LOL, that’s still a great story.
Taking photos of dead people sounds very interesting. I always wanted to work in a morgue after my nurse degree.
Do you liked your job?
1. I’ve tasted duck blood.
2. I can curse in five languages.
3. I’ve been stripped searched by the police.
Wow, Jane, those are good ones. Let’s see, eww to the first. Cool to the second and eek to the third. Now, let’s see…thinking which could be the lie… #2?
Number 3 is the lie.
I’m not doing as well at this game as I did last time. You guys are tough. lol
1. I am a natural born red head
2. I entertained a senior secret service agent on a very personal level
3. I was born in England
Linda, I want the secret service man one to be true. Sounds like it could be sexy.

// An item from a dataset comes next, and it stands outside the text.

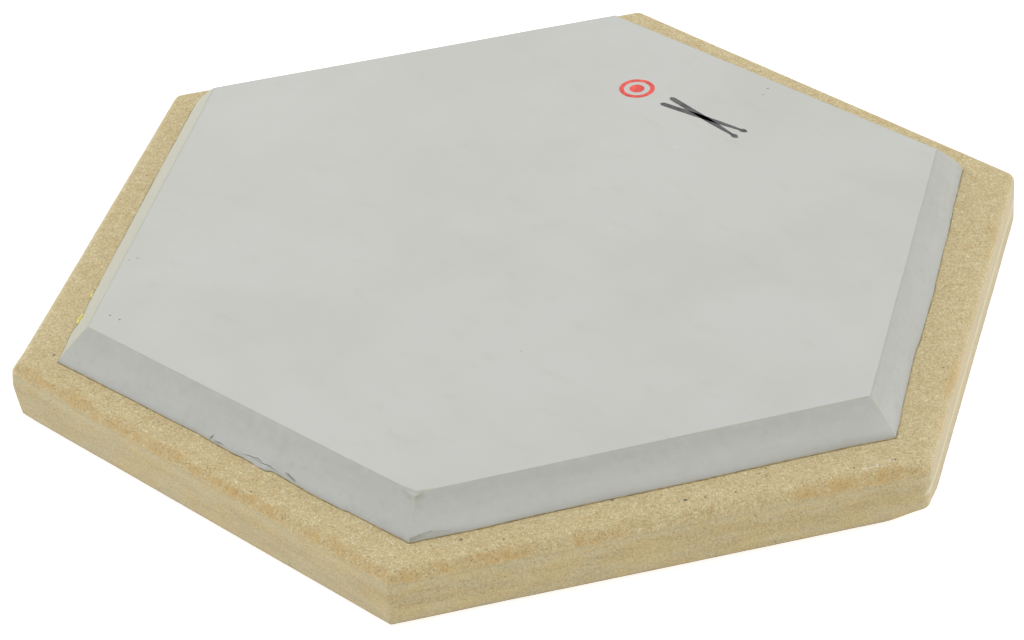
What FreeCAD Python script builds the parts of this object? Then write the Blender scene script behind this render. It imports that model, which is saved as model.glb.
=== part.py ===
"""Practice pad for drummers: a hexagonal MDF board with a bevelled slab of gum rubber.

Frame: millimetres, origin under the middle of the board on the plane that the feet stand on,
+Z up, -Y towards the player, +X across two opposite corners of the board.
The whole pad is one rigid body.
"""
import FreeCAD, Part
import math
import os

SIDES = 6

# Board: a hexagon of 15 mm MDF, its top edge rounded over with a 1/8 inch router bit
board_corner_radius = 140.0     # centre to corner
board_thickness = 15.0
round_over = 3.2
underside_chamfer = 0.2

# Playing pad: a slab of gum rubber, each side cut by hand with the knife held at a slant.
# One (distance, turn, run) per side, going round from the player's side: how far its edge on the top
# face lies from the centre, how many degrees it is turned from the board's side below it, and how far
# the side comes in from the bottom face to the top face.
pad_thickness = 8.5
pad_sides = [
    (102.7, 2.0, 7.9),
    (101.1, 1.0, 7.9),
    (102.1, 1.4, 7.1),
    (104.0, 1.4, 7.3),
    (105.2, 0.0, 7.3),
    (103.8, 1.6, 7.4),
]
glue_thickness = 0.2
glue_margin = 0.6               # the glue shows this far past the slab

# Print: a ring with a dot, and two drumsticks that cross, on the far side of the top face
print_thickness = 0.05
ring_centre = (-29.4, 76.2)
ring_outer_radius = 5.0
ring_inner_radius = 3.7
dot_radius = 2.1
sticks_centre = (-4.5, 76.6)
stick_length = 29.0
stick_butt_width = 1.7
stick_neck_width = 0.9
stick_taper_length = 9.0
stick_tip_length = 2.4
stick_tip_width = 1.6
stick_angle = 8.0               # each stick's slant to the X axis

# Tee nut, M8, in a hole through the middle of the board, flange under the slab
thread_radius = 3.4             # wall of an M8 tapping hole
barrel_radius = 5.0
nut_height = 11.0
flange_radius = 11.0
flange_thickness = 1.5
prong_count = 4
prong_width = 4.5
prong_thickness = 1.2
prong_depth = 7.0
board_hole_radius = 5.2

# Feet: self-adhesive rubber discs near the corners
foot_radius = 8.0
foot_height = 1.5
foot_chamfer = 0.4
foot_circle = 118.0
tape_radius = 7.5
tape_thickness = 0.2

# Levels, counted up from the feet
board_bottom = foot_height + tape_thickness
board_top = board_bottom + board_thickness
pad_bottom = board_top + glue_thickness
pad_top = pad_bottom + pad_thickness

UP = FreeCAD.Vector(0, 0, 1)


def polygon_face(points, z):
    """Flat face through a list of (x, y) points at height z."""
    corners = [FreeCAD.Vector(x, y, z) for x, y in points]
    return Part.Face(Part.makePolygon(corners + corners[:1]))


def prism(points, z, height):
    return polygon_face(points, z).extrude(UP * height)


def polar(radius, degrees):
    angle = math.radians(degrees)
    return radius * math.cos(angle), radius * math.sin(angle)


def board_corners():
    return [polar(board_corner_radius, 360.0 / SIDES * i) for i in range(SIDES)]


def pad_corners(depth, outset=0.0):
    """Corners of the hand-cut hexagon at a share of its depth, 0 on top, with every side moved out by outset."""
    lines = []
    for i, (distance, turn, run) in enumerate(pad_sides):
        normal_angle = math.radians(-90.0 + 360.0 / SIDES * i + turn)
        lines.append((math.cos(normal_angle), math.sin(normal_angle), distance + depth * run + outset))
    corners = []
    for i in range(SIDES):
        a1, b1, c1 = lines[i]
        a2, b2, c2 = lines[(i + 1) % SIDES]
        determinant = a1 * b2 - a2 * b1
        x = (c1 * b2 - c2 * b1) / determinant
        y = (a1 * c2 - a2 * c1) / determinant
        corners.append((x, y))
    return corners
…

I’m going to guess #1 as the lie.
Nikki – These are so fun to read, even not knowing the person… Great idea… BTW My brain always works much better with those silly games after the fact as well.

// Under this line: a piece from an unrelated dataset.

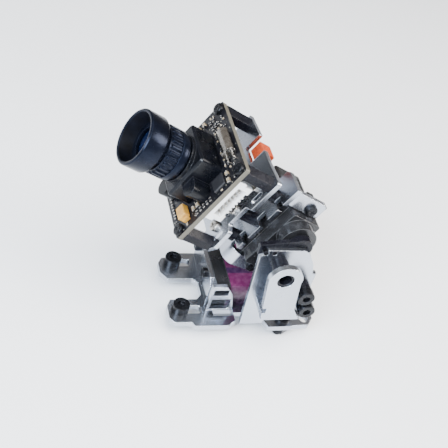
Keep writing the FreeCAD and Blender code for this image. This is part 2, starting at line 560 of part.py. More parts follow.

1. I saw Elvis in concert.
2. I’ve never been to a circus.
3. I’ve made out with a bank president.
If I win it would need to be pdf.
Linda H, you’re going to make me think really hard.
Hmm…
#2?
Nope… I can prove number 1 (but would prefer not to.) #2 is indeed true…And yes, yes he was sexy! #3 is the lie.
Ha! I almost went with 3. Dang, so close!
Welcome, Nikki! SCENT OF PERSUASION looks fabulous.
1. I’ve spent the night in jail.
2. I’ve jumped out of an airplane.
3. I’ve seen a shrunken head.
Thanks, Laura and what cool answers! I need to leave my office more apparently. lol
Let’s see, which one might be the lie?
#1?
1. My husband is 18yrs older then me.
2. I’ve eaten rattle snake before on dare while at the state fair.
3. I’m a stripper.
Ally, I’ve eaten rattlesnake too. And alligator. lol
Let’s see… I think I remember you mentioning hubby’s age once. I’m gonna go with #3.
Yup, you got it Nikki. Ewww alligator not sure I’d do that one.
It was actually quite good though I wouldn’t make it a habit. LOL, tasted a little like chicken.
I wanted to thank the lovely ladies of Murder She Writs for having me today.
And thank you for playing my game. It’s quite fun, and I learned so much about people I hope to meet in person.
I’m late, Nikki, but thanks for guesting on the MSW blog, what a great post!